-- EXERCISE TASK --
Set down, exactly as they appear, the lines from the line holding "hide_parts(*replaced)" through the line holding "return centre +", inclusive; output nothing outside that range.

Object modeling scripts
>> begin

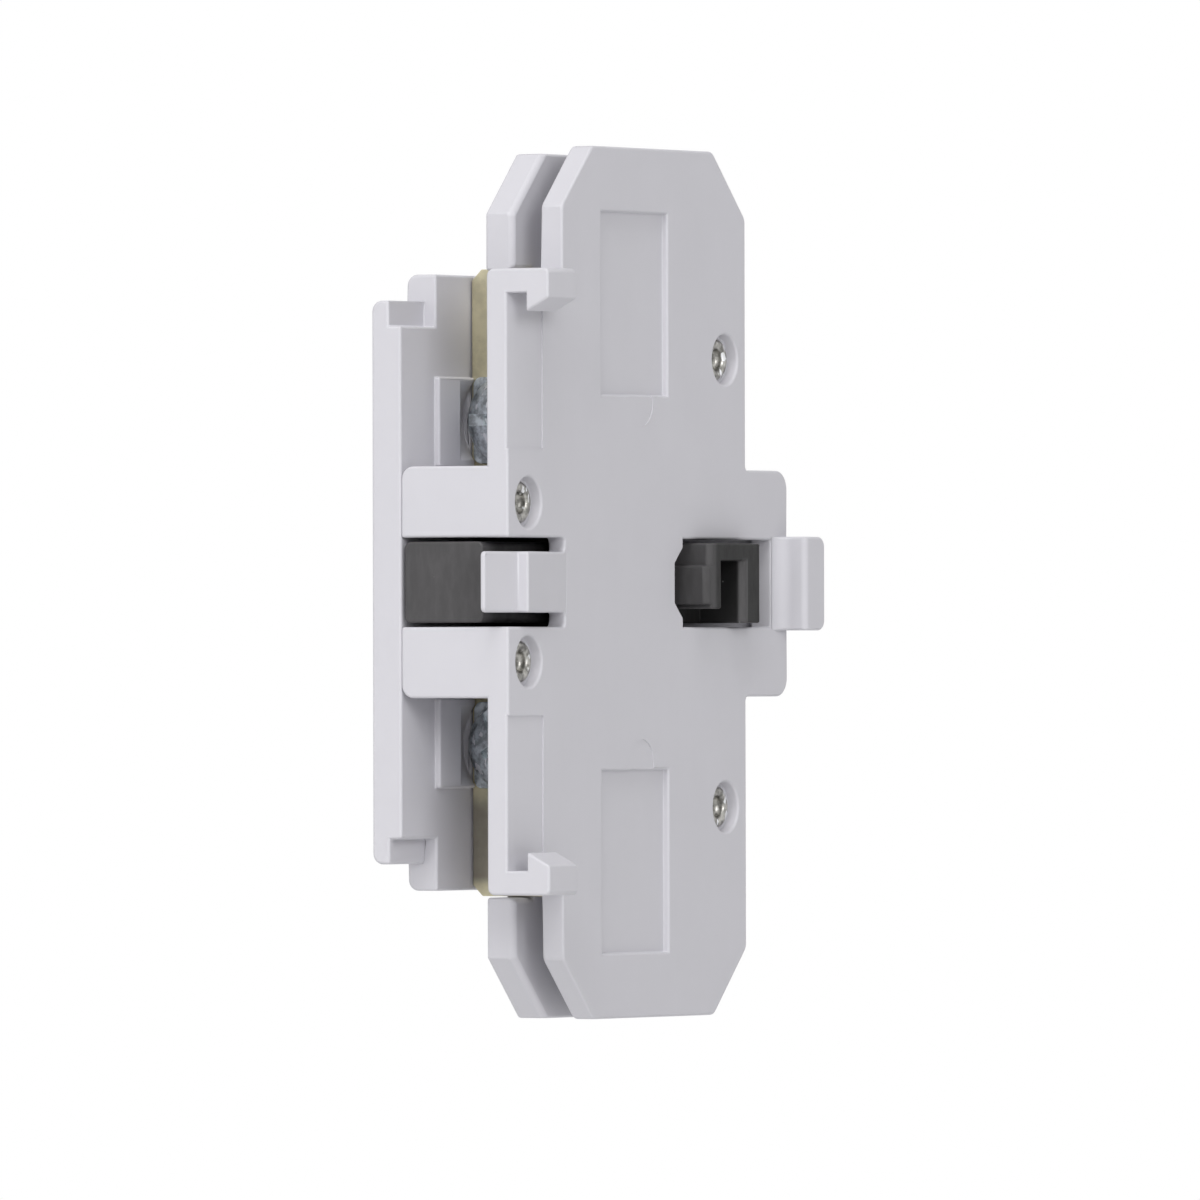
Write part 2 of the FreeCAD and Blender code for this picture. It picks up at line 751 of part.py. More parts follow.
# Brass terminals
def make_terminal(side_name, side):
    """One strip: the plate in the bay, a leg along the channel and an arm that carries the fixed contact."""
    terminal = Piece("terminal_" + side_name)
    outer = nose_top + sizes.strip_end_gap
    low = wall_inner + sizes.strip_gap
    high = plate_inner - sizes.strip_gap
    corner = sizes.strip_corner
    plate = [
        (low, leg_inner), (high, leg_inner), (high, outer - corner), (high - corner, outer),
        (low + corner, outer), (low, outer - corner),
    ]
    terminal.pad("plate", "front", flipped(plate, side), sizes.bay_depth, bay_floor)
    arm_low = slider_middle - sizes.arm_width / 2
    arm_high = slider_middle + sizes.arm_width / 2
    bend = [
        (sizes.bay_depth, leg_inner), (arm_rear, leg_inner), (arm_rear, leg_height),
        (sizes.bay_depth, leg_height),
    ]
    terminal.pad("leg", "side", flipped(bend, side), arm_low, arm_high)
    arm = rectangle(sizes.arm_place, arm_rear, arm_inner, leg_height)
    terminal.pad("arm", "side", flipped(arm, side), arm_low, arm_high)
    terminal.round("bend", sizes.bend_radius, spans((arm_low, arm_high), arm_rear, leg_height * side))
    centre = (screw_axis, screw_height * side)
    collar_end = bay_floor + sizes.collar_length
    terminal.post("collar", "front", centre, sizes.collar_diameter, bay_floor, collar_end)
    thread_hole = sizes.screw_shank_diameter + sizes.thread_gap * 2
    terminal.hole("thread", "front", centre, thread_hole, sizes.bay_depth, collar_end)
    tip_centre = (slider_middle, tip_place * side)
    terminal.hole("tip_hole", "front", tip_centre, sizes.tip_shank, sizes.arm_place, arm_rear)
    return terminal


def make_clamp(side_name, side):
    """The square plate under the screw head, with rounded corners and gripping grooves below."""
    clamp = Piece("clamp_plate_" + side_name)
    half = sizes.clamp_side / 2
    centre_height = screw_height * side
    square = rectangle(screw_axis - half, screw_axis + half, centre_height - half, centre_height + half)
    clamp.pad("plate", "front", square, head_seat, sizes.bay_depth)
    across = (head_seat, sizes.bay_depth)
    corners = []
    for along in (-1, 1):
        for up in (-1, 1):
            corners.append(spans(screw_axis + half * along, across, centre_height + half * up))
    clamp.round("corners", sizes.clamp_radius, *corners)
    hole = sizes.screw_shank_diameter + sizes.thread_gap * 4
    clamp.hole("hole", "front", (screw_axis, centre_height), hole, head_seat, sizes.bay_depth)
    grip = sizes.clamp_groove
    for step in (-1, 1):
        middle = screw_axis + (half - sizes.clamp_radius) * step
        groove = [(middle - grip, sizes.bay_depth), (middle, sizes.bay_depth - grip), (middle + grip, sizes.bay_depth)]
        name = "groove_left" if step < 0 else "groove_right"
        clamp.pocket(name, "top", groove, centre_height - half, centre_height + half)
    return clamp


def make_screw(side_name, side):
    """A pan-head terminal screw, turned about its own axis, with a slot across the dome."""
    screw = Piece("terminal_screw_" + side_name)
    place = (screw_axis, 0, screw_height * side)
    radius = sizes.screw_head / 2
    shank = sizes.screw_shank_diameter / 2
    rim = head_seat - sizes.screw_rim_height
    crown = rim - sizes.screw_dome_height
    end = head_seat + sizes.screw_length
    profile = [(0, crown)]
    profile += [(radius * out, crown + sizes.screw_dome_height * down) for out, down in DOME_STEPS]
    profile += [
        (radius, rim),
        (radius, head_seat),
        (shank, head_seat),
        (shank, end - sizes.screw_point),
        (shank - sizes.screw_point, end),
        (0, end),
    ]
    screw.turn("head_and_shank", "Y", place, profile)
    height = screw_height * side
    half = sizes.slot_width / 2
    slot = rectangle(screw_axis - radius, screw_axis + radius, height - half, height + half)
    screw.pocket("slot", "front", slot, crown, crown + sizes.slot_depth)
    return screw


def make_rivet(name, place, height):
    """A tubular rivet: a rolled head in the cover's counterbore and a flat head in the base's."""
    rivet = Piece(name)
    bore = sizes.rivet_bore / 2
    shank = sizes.rivet_shank / 2
    head = sizes.rivet_head / 2
    roll = sizes.rivet_roll_width
    low_roll = sizes.rivet_roll_height
    top_seat = -sizes.counterbore_depth
    low_seat = wall_outer + sizes.counterbore_depth
    profile = [
        (low_seat - roll, 0),
        (low_seat - roll, head - roll / 2),
        (low_seat, head),
        (low_seat, shank),
        (top_seat, shank),
        (top_seat, head),
        (top_seat + low_roll / 2, head),
        (top_seat + low_roll, head - roll / 2),
        (top_seat + low_roll, bore + roll / 2),
        (top_seat + low_roll / 2, bore),
        (low_seat + roll, bore),
        (low_seat + roll, 0),
    ]
    rivet.turn("body_and_heads", "X", (0, place, height), profile)
    return rivet


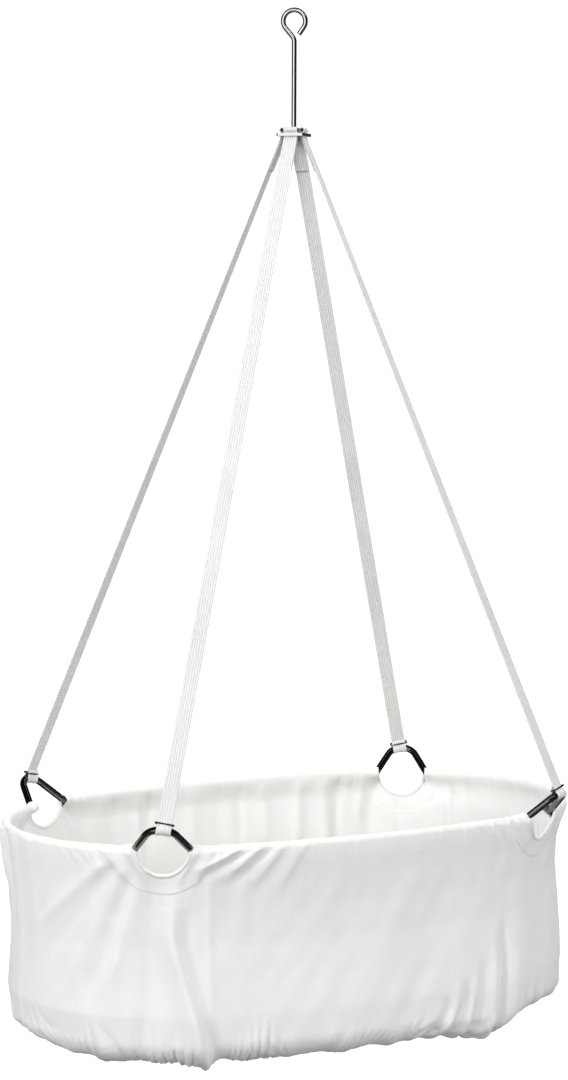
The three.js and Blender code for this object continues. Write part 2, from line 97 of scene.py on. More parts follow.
SLEEVE_RADIUS = 0.0068
BOTTOM_EDGE = 0.034  # radius of the tub's bottom edge
TUCK = 0.014  # canvas that runs on under the base
HEM_DROP = 0.023  # rim hem stitches below the tube
SCOOP_DEPTH = 0.032
FACING = 0.026
FACING_STEP = 0.0009  # the doubled cloth of a facing stands this much higher than the rest
BINDING_RADIUS = 0.0026

CORNERS = {
    "front_left": (-1, -1),
    "front_right": (1, -1),
    "back_left": (-1, 1),
    "back_right": (1, 1),
}

Z = np.array([0.0, 0.0, 1.0])


def unit(v):
    v = np.asarray(v, float)
    return v / np.linalg.norm(v)


def smoothstep(low, high, x):
    t = np.clip((x - low) / (high - low), 0, 1)
    return t * t * (3 - 2 * t)


# ---- settings ----


class CradleSizes(bpy.types.PropertyGroup):
    canvas_thickness: FloatProperty(
        name="Canvas thickness", description="Thickness of the tub's canvas",
        default=0.0013, min=0.0005, max=0.003, unit="LENGTH", precision=4)
    fold_strength: FloatProperty(
        name="Fold strength", description="How deep the folds and gathers are",
        default=1.0, min=0.0, max=2.0, subtype="FACTOR")
    stitch_length: FloatProperty(
        name="Stitch length", description="Length of one stitch",
        default=0.0026, min=0.001, max=0.006, unit="LENGTH", precision=4)
    stitch_pitch: FloatProperty(
        name="Stitch pitch", description="Distance from one stitch to the next",
        default=0.0036, min=0.002, max=0.01, unit="LENGTH", precision=4)
    tube_sides: IntProperty(
        name="Tube sides", description="Sides of each steel tube's section",
        default=28, min=12, max=64)


class CradleColours(bpy.types.PropertyGroup):
    canvas: FloatVectorProperty(
        name="Canvas", description="Colour of the cotton canvas",
        subtype="COLOR", size=3, min=0, max=1, default=(0.86, 0.857, 0.845))
    webbing: FloatVectorProperty(
        name="Webbing", description="Colour of the straps",
        subtype="COLOR", size=3, min=0, max=1, default=(0.86, 0.86, 0.848))
    steel: FloatVectorProperty(
        name="Steel", description="Colour of the polished steel",
        subtype="COLOR", size=3, min=0, max=1, default=(0.88, 0.88, 0.89))
    wood: FloatVectorProperty(
        name="Plywood", description="Colour of the base board",
        subtype="COLOR", size=3, min=0, max=1, default=(0.62, 0.44, 0.25))


# ---- meshes ----


def link_object(name, data):
    obj = bpy.data.objects.new(name, data)
    bpy.context.scene.collection.objects.link(obj)
    return obj


def new_mesh_object(name, verts, faces, uv=None):
    """A mesh object at the origin, with its place in its mesh. uv has one pair for each vertex."""
    mesh = bpy.data.meshes.new(name)
    mesh.from_pydata([tuple(v) for v in verts], [], [tuple(f) for f in faces])
    mesh.polygons.foreach_set("use_smooth", [True] * len(mesh.polygons))
    if uv is not None:
        layer = mesh.uv_layers.new(name="cloth")
        loops = np.empty(len(mesh.loops), int)
        mesh.loops.foreach_get("vertex_index", loops)
        layer.data.foreach_set("uv", np.asarray(uv, float)[loops].ravel())
    mesh.validate()
    return link_object(name, mesh)


def grid_faces(rows, columns, closed_rows=False, closed_columns=False):
    """Quads of a grid of points stored row by row."""
    r = np.arange(rows if closed_rows else rows - 1)
    c = np.arange(columns if closed_columns else columns - 1)
    r, c = (a.ravel() for a in np.meshgrid(r, c, indexing="ij"))
    r2, c2 = (r + 1) % rows, (c + 1) % columns
    return np.stack([r * columns + c, r2 * columns + c, r2 * columns + c2, r * columns + c2], 1)


def fix_normals(obj):
    """Turns every face outwards."""
    bm = bmesh.new()
    bm.from_mesh(obj.data)
    bmesh.ops.recalc_face_normals(bm, faces=bm.faces)
    bm.to_mesh(obj.data)
    bm.free()


def finish_piece(obj, material, body, slot, *replaced):
    """Gives a piece its material and its body, and hides the frame's pieces that it stands for. The slot is
    not used.
    """
    obj.data.materials.clear()
    obj.data.materials.append(material)
    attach(obj, body)
    if replaced:
        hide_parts(*replaced)
    return obj


# ---- paths ----


def arc_points(centre, u, v, radius, start, finish, step):
    """Points along an arc in the plane of u and v."""
    count = max(2, int(abs(finish - start) * radius / step) + 1)
    angles = np.linspace(start, finish, count)
    return centre + radius * (np.outer(np.cos(angles), u) + np.outer(np.sin(angles), v))


def bend_arc(a, b, c, radius):
    """The round bend between the lines a-b and b-c: centre, its two directions and its angle."""
    back, ahead = unit(a - b), unit(c - b)
    half = math.acos(float(np.clip(back @ ahead, -1, 1))) / 2
    centre = b + unit(back + ahead) * radius / math.sin(half)
    u = unit(b + back * radius / math.tan(half) - centre)
    return centre, u, -back, math.pi - 2 * half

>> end

-- EXERCISE ANSWER --
        hide_parts(*replaced)
    return obj


# ---- paths ----


def arc_points(centre, u, v, radius, start, finish, step):
    """Points along an arc in the plane of u and v."""
    count = max(2, int(abs(finish - start) * radius / step) + 1)
    angles = np.linspace(start, finish, count)
    return centre + radius * (np.outer(np.cos(angles), u) + np.outer(np.sin(angles), v))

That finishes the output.